The Department of Finance (DOF) is pursuing steps to untangle the legal issues tying down idle mining assets held by the government in an effort to speed up their privatization and revive their operations.
According to the Privatization and Management Office (PMO), lawsuits filed by the private sector proponents in the operations of these once-flourishing mining assets have hampered efforts by the government to privatize them.
“We are forming an interagency team to study ways on how we can clear the path for these assets to be privatized and revive their operations,” Dominguez said in statement.
Dominguez said the team will be composed of representatives from the DOF, PMO, Department of Environment and Natural Resources (DENR), Mines and Geosciences Bureau (MGB), and the Office of the Solicitor General (OSG).
A memorandum by the PMO to Dominguez identified idle mining assets held by the government that have long been under litigation.
They include the copper-gold project of the Maricalum Mining Corp. (Maricalum Mining) in Negros Occidental and the nickel mines of the Nonoc Mining and Industrial Corp. (Nonoc Mining) in Surigao del Norte.
Also included are the gold- and copper-rich North Davao Mining Property (North Davao Mining) in Davao del Norte, the copper mines of the Basay Mining Corp. (Basay Mining) in Negros Oriental and the nickel mine once operated by the Marinduque Mining and Industrial Corp. (MMIC Bagacay Mine) in Western Samar.
PMO is an agency under the DOF mandated to oversee the government’s privatization program.

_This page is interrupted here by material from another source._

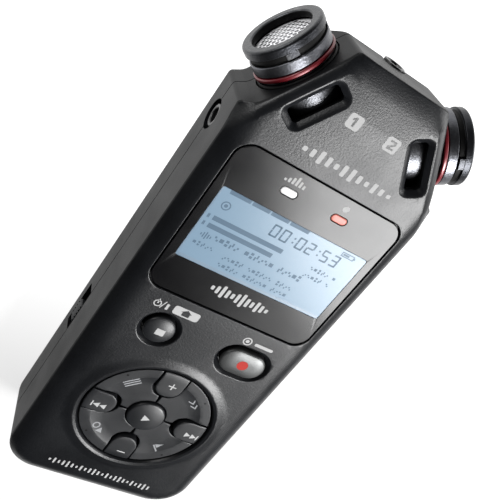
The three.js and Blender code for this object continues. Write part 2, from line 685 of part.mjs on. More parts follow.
class ConeHelix extends THREE.Curve {
  constructor(turns, height, startRadius, endRadius) {
    super();
    Object.assign(this, { turns, height, startRadius, endRadius });
  }

  getPoint(t, target = new THREE.Vector3()) {
    const radius = THREE.MathUtils.lerp(this.startRadius, this.endRadius, t);
    const angle = 2 * Math.PI * this.turns * t;
    return target.set(radius * Math.cos(angle), this.height * t, radius * Math.sin(angle));
  }
}

// Conical coil spring between a cell's flat end and the bay's wall
function contactSpring(side) {
  const wire = 0.35;
  const start = CELL.y + CELL.length + GAP + wire;
  const end = BAY.y1 - GAP - wire;
  const helix = new ConeHelix(2, end - start, 2.2, 4.6);
  const section = new THREE.Shape().absarc(0, 0, wire, 0, 2 * Math.PI);
  const settings = { steps: 24, extrudePath: helix, bevelEnabled: false, curveSegments: 3 };
  return solid(new THREE.ExtrudeGeometry(section, settings).translate(side * CELL.x, start, CELL.z));
}

// ---------- microphones, each turned about +Z with its rim face at height 0 ----------

const outward = (profile) => turned(profile);

// Metal rim with the opening that the grille closes; one tab reaches into the groove below
function rimCap() {
  const rim = outward([
    [6.6, -0.3], [6.6, -1.6], [7.4, -1.6], [7.4, -3.3], [MIC_RADIUS, -3.3], [MIC_RADIUS, -RIM_BEVEL],
    [8.7, -0.25], [8.2, 0], [6.9, 0], [6.6, -0.3],
  ]);
  return rim.add(ringTab(-3.9, -3.2, 8.4, 8.9, 0));
}

// Small block on the rim of a ring, spanning 24 degrees
function ringTab(z0, z1, inner, outer, turn) {
  const wedge = new THREE.Shape();
  wedge.absarc(0, 0, outer, -12 * DEG, 12 * DEG);
  wedge.absarc(0, 0, inner, 12 * DEG, -12 * DEG, true);
  return extrude('z', wedge, z0, z1).rotate([0, 0, turn]);
}

const micGrille = () => outward([[0, -2.3], [7.1, -2.3], [7.1, -1.9], [0, -1.9]]);

function micBarrel() {
  const tube = outward([
    [0, -BARREL_DEPTH], [BARREL_RADIUS - 0.6, -BARREL_DEPTH], [BARREL_RADIUS, -BARREL_DEPTH + 0.6],
    [BARREL_RADIUS, -7.4], [7.9, -7.4], [7.9, -6.15], [8.9, -6.15], [8.9, -4.8], [8.2, -4.7], [8.2, -3.6],
    [5.4, -3.6], [5.4, -12], [0, -12],
  ]);
  return tube.add(ringTab(-4.9, -4.2, 8.1, 8.8, 100));
}

const micCapsule = () => outward([[0, -9.5], [5, -9.5], [5, -4.6], [4.4, -4.3], [0, -4.3]]);

const redRing = () => outward([
  [8.2, -7.05], [8.9, -7.1], [9.1, -6.9], [9.1, -6.6], [8.9, -6.45], [8.2, -6.45], [8.2, -7.05],
]);

const micCollar = () => outward([
  [BARREL_RADIUS + GAP, -COLLAR_DEPTH], [COLLAR_RADIUS, -COLLAR_DEPTH], [COLLAR_RADIUS, -8.2],
  [COLLAR_RADIUS - 0.3, -7.8], [BARREL_RADIUS + GAP, -7.8], [BARREL_RADIUS + GAP, -COLLAR_DEPTH],
]);

// ---------- assembly ----------

const recorder = new THREE.Group();

function addPiece(parent, name, piece, look) {
  const material = new THREE.MeshStandardMaterial({ ...LOOKS[look], flatShading: true });
  const mesh = new THREE.Mesh(geometryOf(piece), material);
  mesh.name = name;
  parent.add(mesh);
}

const add = (name, piece, look) => addPiece(recorder, name, piece, look);

add('front_cover', frontCover(), 'casing');
add('rear_cover', rearCover(), 'casing');
add('display_lens', displayLens(), 'lens');
add('lcd_module', screenModule(), 'screen');
add('peak_lamp', lamp(-1), 'whiteLamp');
add('record_lamp', lamp(1), 'redLamp');

add('stop_key', stopKey(), 'key');
add('record_key', recordKey(), 'recordKey');
add('play_key', playKey(), 'key');
['forward_key', 'plus_key', 'rewind_key', 'minus_key'].forEach((name, k) => add(name, arrowKey(k), 'key'));
add('menu_key', quadrantKey(-1, 1), 'key');
add('quick_key', quadrantKey(1, 1), 'key');
add('mark_key', quadrantKey(1, -1), 'key');
add('playback_key', quadrantKey(-1, -1), 'key');

add('key_mat', keyMat(), 'rubber');
add('main_board', mainBoard(), 'board');
add('speaker', speaker(), 'blackPlastic');
add('tripod_nut', tripodNut(), 'brass');
SCREWS.forEach(([x, y], k) => add(`case_screw_${k + 1}`, caseScrew(x, y), 'steel'));

add('headphone_jack', headphoneJack(), 'blackPlastic');
add('line_in_jack', lineInJack(), 'blackPlastic');
add('card_socket', cardSocket(), 'steel');
add('usb_socket', usbSocket(), 'steel');
add('card_door', cardDoor(), 'casing');
add('hold_slider', holdSlider(), 'key');

add('battery_cover', batteryCover(), 'casing');
add('contact_plate', contactPlate(), 'steel');
for (const [label, side] of [['left', -1], ['right', 1]]) {
  add(`battery_${label}`, batteryCell(side), 'cell');
  add(`contact_spring_${label}`, contactSpring(side), 'steel');

  const microphone = new THREE.Group();
  microphone.position.set(side * MIC_X, MIC_Y, MIC_Z);
  const [axis, up] = [micAxis(side), vector(0, 0, 1)];
  const facing = new THREE.Matrix4().makeBasis(up, axis.clone().cross(up), axis);
  microphone.quaternion.setFromRotationMatrix(facing);
  addPiece(microphone, `mic_rim_${label}`, rimCap(), 'rim');
  addPiece(microphone, `mic_grille_${label}`, micGrille(), 'steel');
  addPiece(microphone, `mic_barrel_${label}`, micBarrel(), 'barrel');
  addPiece(microphone, `mic_capsule_${label}`, micCapsule(), 'steel');
  addPiece(microphone, `mic_ring_${label}`, redRing(), 'redRing');
  addPiece(microphone, `mic_collar_${label}`, micCollar(), 'blackPlastic');
  recorder.add(microphone);
}

recorder.position.y = -OVERALL_LENGTH / 2;
recorder.updateMatrixWorld(true);

export default recorder;
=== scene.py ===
"""Looks for a handheld stereo field recorder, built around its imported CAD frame."""

import json
import math

import bpy
import numpy as np
from mathutils import Matrix, Vector
from mathutils.geometry import delaunay_2d_cdt


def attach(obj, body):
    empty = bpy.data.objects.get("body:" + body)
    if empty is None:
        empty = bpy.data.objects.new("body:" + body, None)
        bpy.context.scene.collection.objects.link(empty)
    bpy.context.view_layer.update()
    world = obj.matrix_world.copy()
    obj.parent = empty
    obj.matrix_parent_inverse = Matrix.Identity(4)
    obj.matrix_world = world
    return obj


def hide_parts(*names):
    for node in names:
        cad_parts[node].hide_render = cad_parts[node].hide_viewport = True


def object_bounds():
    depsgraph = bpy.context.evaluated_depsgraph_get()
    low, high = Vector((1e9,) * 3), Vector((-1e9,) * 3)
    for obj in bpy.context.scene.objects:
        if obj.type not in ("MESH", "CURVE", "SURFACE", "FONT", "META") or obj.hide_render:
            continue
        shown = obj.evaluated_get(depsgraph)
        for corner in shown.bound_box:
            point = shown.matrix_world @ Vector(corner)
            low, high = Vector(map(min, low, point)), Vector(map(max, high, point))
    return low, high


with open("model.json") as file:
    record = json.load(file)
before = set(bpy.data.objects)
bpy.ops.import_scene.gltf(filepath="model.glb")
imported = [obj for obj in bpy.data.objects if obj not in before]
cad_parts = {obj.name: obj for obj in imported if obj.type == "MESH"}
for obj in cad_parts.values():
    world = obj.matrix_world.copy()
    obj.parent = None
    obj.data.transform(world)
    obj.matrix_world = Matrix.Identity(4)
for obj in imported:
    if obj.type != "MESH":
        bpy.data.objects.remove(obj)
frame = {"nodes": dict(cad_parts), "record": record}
CAD_BOX = [list(v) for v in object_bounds()]
TAIL = CAD_BOX[0][1]  # the frame's Y at the tail end
BODY_OF = {n: b for b, nodes in frame["record"]["behaviour"]["bodies"].items() for n in nodes}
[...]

Dominguez earlier said that the DOF had done a comprehensive assessment of state-held mining assets, noting the government is pushing the revival of the mining industry to provide jobs and energize economies in the countryside.

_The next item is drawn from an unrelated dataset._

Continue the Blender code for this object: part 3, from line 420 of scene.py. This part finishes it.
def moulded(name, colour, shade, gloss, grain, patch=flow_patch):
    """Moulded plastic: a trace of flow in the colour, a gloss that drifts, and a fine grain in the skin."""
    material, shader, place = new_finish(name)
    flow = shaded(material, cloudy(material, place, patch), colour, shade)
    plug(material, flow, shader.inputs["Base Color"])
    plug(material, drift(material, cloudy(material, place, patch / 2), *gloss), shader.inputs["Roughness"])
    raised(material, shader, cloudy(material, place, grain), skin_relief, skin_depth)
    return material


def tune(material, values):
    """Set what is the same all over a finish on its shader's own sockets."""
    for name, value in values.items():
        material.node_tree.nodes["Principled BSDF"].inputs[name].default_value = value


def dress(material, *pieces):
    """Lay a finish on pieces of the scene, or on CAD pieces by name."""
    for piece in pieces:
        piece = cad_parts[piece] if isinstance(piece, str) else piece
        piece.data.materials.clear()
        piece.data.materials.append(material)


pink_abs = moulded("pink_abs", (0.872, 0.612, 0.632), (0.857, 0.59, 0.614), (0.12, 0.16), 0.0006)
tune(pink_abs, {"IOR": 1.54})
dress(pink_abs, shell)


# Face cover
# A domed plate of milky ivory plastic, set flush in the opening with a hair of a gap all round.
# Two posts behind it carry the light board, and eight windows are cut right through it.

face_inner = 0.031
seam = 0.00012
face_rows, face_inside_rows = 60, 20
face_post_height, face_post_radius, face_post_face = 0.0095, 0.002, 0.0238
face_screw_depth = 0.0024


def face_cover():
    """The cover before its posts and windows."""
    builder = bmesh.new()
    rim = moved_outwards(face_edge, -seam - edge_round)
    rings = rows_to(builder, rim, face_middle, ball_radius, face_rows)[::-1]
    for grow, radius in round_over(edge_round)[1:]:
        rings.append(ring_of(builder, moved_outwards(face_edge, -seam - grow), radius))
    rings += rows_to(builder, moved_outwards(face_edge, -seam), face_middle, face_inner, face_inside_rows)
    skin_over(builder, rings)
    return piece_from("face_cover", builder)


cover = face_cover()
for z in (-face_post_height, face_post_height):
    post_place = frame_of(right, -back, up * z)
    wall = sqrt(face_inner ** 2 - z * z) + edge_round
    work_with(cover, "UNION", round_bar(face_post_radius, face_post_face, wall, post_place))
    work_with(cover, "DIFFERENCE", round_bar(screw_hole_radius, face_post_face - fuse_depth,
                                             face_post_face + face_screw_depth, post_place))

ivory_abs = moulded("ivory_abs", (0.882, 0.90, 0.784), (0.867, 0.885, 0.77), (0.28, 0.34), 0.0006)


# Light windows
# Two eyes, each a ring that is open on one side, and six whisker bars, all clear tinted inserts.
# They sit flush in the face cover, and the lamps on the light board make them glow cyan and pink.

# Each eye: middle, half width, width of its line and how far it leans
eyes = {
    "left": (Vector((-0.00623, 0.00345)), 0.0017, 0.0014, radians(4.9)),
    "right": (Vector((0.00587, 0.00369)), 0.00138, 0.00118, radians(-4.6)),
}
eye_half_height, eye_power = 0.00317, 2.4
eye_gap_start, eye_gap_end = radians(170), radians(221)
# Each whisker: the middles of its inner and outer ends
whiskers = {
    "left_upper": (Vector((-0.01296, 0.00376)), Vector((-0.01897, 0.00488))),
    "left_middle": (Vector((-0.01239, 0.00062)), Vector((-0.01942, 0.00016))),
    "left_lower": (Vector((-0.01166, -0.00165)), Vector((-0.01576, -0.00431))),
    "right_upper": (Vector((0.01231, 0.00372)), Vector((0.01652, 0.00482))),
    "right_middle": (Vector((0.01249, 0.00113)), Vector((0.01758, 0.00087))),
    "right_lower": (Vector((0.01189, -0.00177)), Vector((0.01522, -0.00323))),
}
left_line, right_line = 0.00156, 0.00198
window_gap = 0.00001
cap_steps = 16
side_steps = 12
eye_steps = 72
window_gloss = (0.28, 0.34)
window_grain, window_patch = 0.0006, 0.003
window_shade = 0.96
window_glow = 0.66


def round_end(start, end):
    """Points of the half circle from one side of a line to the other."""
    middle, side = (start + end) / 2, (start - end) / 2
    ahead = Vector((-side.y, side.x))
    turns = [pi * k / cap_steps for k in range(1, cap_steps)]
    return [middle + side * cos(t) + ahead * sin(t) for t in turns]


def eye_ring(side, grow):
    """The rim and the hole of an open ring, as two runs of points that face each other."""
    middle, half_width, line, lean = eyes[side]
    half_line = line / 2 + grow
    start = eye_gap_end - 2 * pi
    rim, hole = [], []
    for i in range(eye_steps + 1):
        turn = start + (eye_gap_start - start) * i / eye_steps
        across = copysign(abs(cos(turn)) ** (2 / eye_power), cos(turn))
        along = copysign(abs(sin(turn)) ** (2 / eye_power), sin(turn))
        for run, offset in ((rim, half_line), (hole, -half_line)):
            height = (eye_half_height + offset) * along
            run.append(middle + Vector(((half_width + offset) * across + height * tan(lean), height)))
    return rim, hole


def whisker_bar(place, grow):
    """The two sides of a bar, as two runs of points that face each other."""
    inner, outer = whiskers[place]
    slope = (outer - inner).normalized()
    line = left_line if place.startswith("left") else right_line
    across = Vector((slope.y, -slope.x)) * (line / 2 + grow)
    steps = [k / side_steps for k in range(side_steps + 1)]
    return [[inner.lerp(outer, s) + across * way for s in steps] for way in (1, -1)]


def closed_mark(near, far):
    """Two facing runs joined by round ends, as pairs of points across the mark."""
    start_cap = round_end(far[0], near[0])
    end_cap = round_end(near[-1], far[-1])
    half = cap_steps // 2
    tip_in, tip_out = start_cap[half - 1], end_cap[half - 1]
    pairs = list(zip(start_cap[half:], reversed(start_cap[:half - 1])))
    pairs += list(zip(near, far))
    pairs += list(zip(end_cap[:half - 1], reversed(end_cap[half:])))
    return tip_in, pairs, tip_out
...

The mining industry, Dominguez has said, “provides jobs in areas where there are no other alternative jobs” available.
In July, the DENR announced that it will reopen some of the closed mining sites to help the government’s struggling revenues amid the coronavirus pandemic.
Among the companies being eyed to be allowed resume operations are the mine sites shuttered by the late staunch environmentalist and former DENR Secretary Regina Paz Lopez.
Environment Undersecretary Juan Miguel Cuna said the DENR was reviewing the operations of select suspended mining companies to see if they can operate again.